Perma No. 3 Tahun 2017 bisa memberikan solusi. Penyuluhan hukum perlu terus dilakukan.

Oleh:
Ady Thea DA
Bacaan 2 Menit
Ilustrasi sengketa perdata dalam keluarga (Ilustrator: BAS)
Ilustrasi sengketa perdata dalam keluarga (Ilustrator: BAS)

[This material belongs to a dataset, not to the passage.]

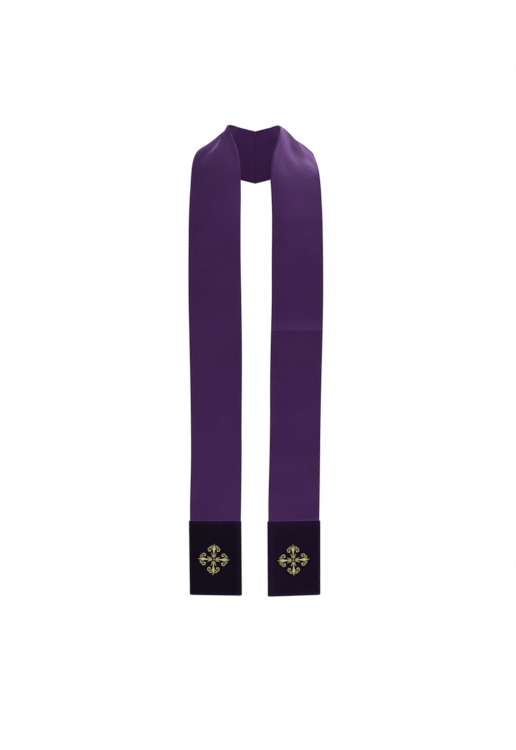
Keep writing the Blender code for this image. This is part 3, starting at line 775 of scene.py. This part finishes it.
def stitched_tube(panel, path, widths, layer):
    """Rings of one satin-stitched stroke, lying on its panel.

    The stroke is resampled at even steps. A ring's top is a dome over the width; on it each stitch
    rounds up as the size of a sine, whose phase leans with the place across the width. A wide
    stroke has a middle line where stitches from both sides dip in.
    """
    length = length_along(path)
    step = THREAD_PITCH / THREAD_SAMPLES
    s = np.linspace(0, length[-1], max(round(length[-1] / step), LEAST_RINGS))
    line = np.stack([np.interp(s, length, path[:, k]) for k in (0, 1)], axis=-1)
    if len(line) > EVEN_FROM:
        for k in (0, 1):
            padded = np.pad(line[:, k], EVEN_SPAN // 2, mode="reflect", reflect_type="odd")
            line[:, k] = np.convolve(padded, np.ones(EVEN_SPAN) / EVEN_SPAN, mode="valid")
    width = np.interp(s, length, widths)
    blunt = np.clip(width / 2, BLUNT_LEAST, BLUNT_MOST)
    to_end = np.minimum(s, length[-1] - s) + BLUNT_START
    close = np.sqrt(1 - np.clip(1 - to_end / blunt, 0, 1) ** 2)
    width = (width * close)[:, None]
    tangent = unit(np.gradient(line, axis=0))
    aside = tangent[:, ::-1] * (1, -1)
    t = STROKE_PLACES
    split = np.clip(width - SPLIT_WIDTH, 0, 1)
    lean = STITCH_LEAN * width / 2 * ((1 - split) * t + split * 2 * np.abs(t))
    thread = np.abs(np.sin(math.pi * (s[:, None] + lean) / THREAD_PITCH))
    crown = np.clip(STITCH_LOW + STITCH_CROWN * width, 0, STITCH_HIGH) * close[:, None]
    dome = np.sqrt(1 - t**2) ** DOME_POWER
    dip = 1 - split * SPLIT_DEPTH * bump_shape(t, SPLIT_SPREAD)
    top = STITCH_FOOT + crown * dome * dip + THREAD_RISE * thread * dome + LAYER_RISE * layer
    foot = np.full((len(s), 2), STITCH_FOOT - FOOT_DEPTH)
    ring_places = np.append(t, [FOOT_SHARE, -FOOT_SHARE])
    flat = line[:, None] + aside[:, None] * (width / 2 * ring_places)[..., None]
    height = np.concatenate([top, foot], axis=1)
    rings = panel_point(panel, *on_panel(panel, flat), END_WALL / 2 + height)
    return rings, len(t) // 2, ring_cloth(rings, s)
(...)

Anggota keluarga adalah orang terdekat dengan kita. Dalam keluargalah dibangun cinta dan kasih sayang antara suami dengan isteri atau antara orang tua dengan anak. Tetapi keluarga juga bukan tempat yang nihil kekerasan. Bukan pula tak muncul sengketa bidang perdata seperti gugatan, perceraian, itsbat nikah, dan pembagian waris. Masih ingat anak yang menggugat ibunya ke pengadilan gara-gara masalah utang, bukan?

 

Data yang dimiliki Lembaga Bantuan Hukum Asosiasi Perempuan Indonesia untuk Keadilan (LBH APIK) bisa memperlihatkan potensi perkara yang berkaitan dengan keluarga. Sepanjang tahun 2017, ada 648 pengaduan yang masuk, terdiri atas 308 kasus Kekerasan Dalam Rumah Tangga (KDRT), 105 pelanggaran hak dasar, 77 perkara perdata keluarga, 37 kekerasan seksual, 35 pidana umum, 30 kekerasan dalam pacaran, 10 perdata umum, 2 masalah ketenagakerjaan, 2 kasus perdagangan manusia (human trafficking), dan 43 di luar kriteria yang ditetapkan LBH Apik.

 

Direktur LBH Apik, Siti Mazumah, mengatakan secara umum jumlah pengaduan turun dibandingkan tahun 2016. Saat itu, jumlah pengaduan mencapai 854. “Tetapi untuk kasus KDRT jumlahnya justru meningkat di tahun 2017,” jelasnya dalam paparan di Jakarta, pertengahan Februari lalu.

 

Siti menyoroti khusus kasus perdata keluarga. Sepanjang tahun 2017 ada 77 kasus yang ditangani LBH Apik, meliputi perceraian (30), nafkah anak pasca perceraian orang tua (24), hak asuh anak (10), iddah dan mut’ah (5), masalah waris (5), harta bersama (2), dan pembatalan perkawinan (1). Kasus perceraian tinggi karena berhubungan dengan perceraian. Salah satu pihak memilih bercerai daripada mengalami terus kekerasan dalam rumah tangga.

 

Dibantu LBH Apik, sejumlah korban sebenarnya menempuh upaya hukum ke pengadilan. Dari sejumlah perkara yang sudah masuk dan diputus pengadilan itu, Siti menyebut ada tiga hambatan yang ditemui selama ini. Pertama, sulitnya melakukan eksekusi terhadap putusan pengadilan untuk hak hak nafkah anak. "Sekalipun korban menang di pengadilan, tapi kemenangan itu hanya di atas kertas, sangat sulit untuk melakukan eksekusi," tegasnya.

 

Kedua, putusan tidak bisa dieksekusi (non-executable). Kondisi ini terjadi, misalnya, dalam kasus hak asuh anak. Walau dalam putusan pengadilan menyebut hak asuh diserahkan kepada ibunya, tetapi ayahnya tidak mau menyerahkan, malah membawa anak pergi. Upaya yang dilakukan biasanya mengajukan permohonan eksekusi ke pengadilan meskipun upaya ini membutuhkan biaya yang besar.

 

(Baca juga: Lemah, Penegakan Hukum Bagi Korban KDRT)

 

Ketiga, putusan pengadilan tidak dijalankan secara sukarela. Siti menyebut tidak ada sanksi pidana bagi pihak yang menolak melaksanakan putusan pengadilan perdata. Jika korban melaporkan mantan suaminya karena tidak melaksanakan putusan pengadilan, pihak kepolisian tidak mau menerima laporan dengan alasan pelaku adalah orang tua kandung anak atau bukan kewenangan kepolisian karena itu masuk ranah perdata keluarga.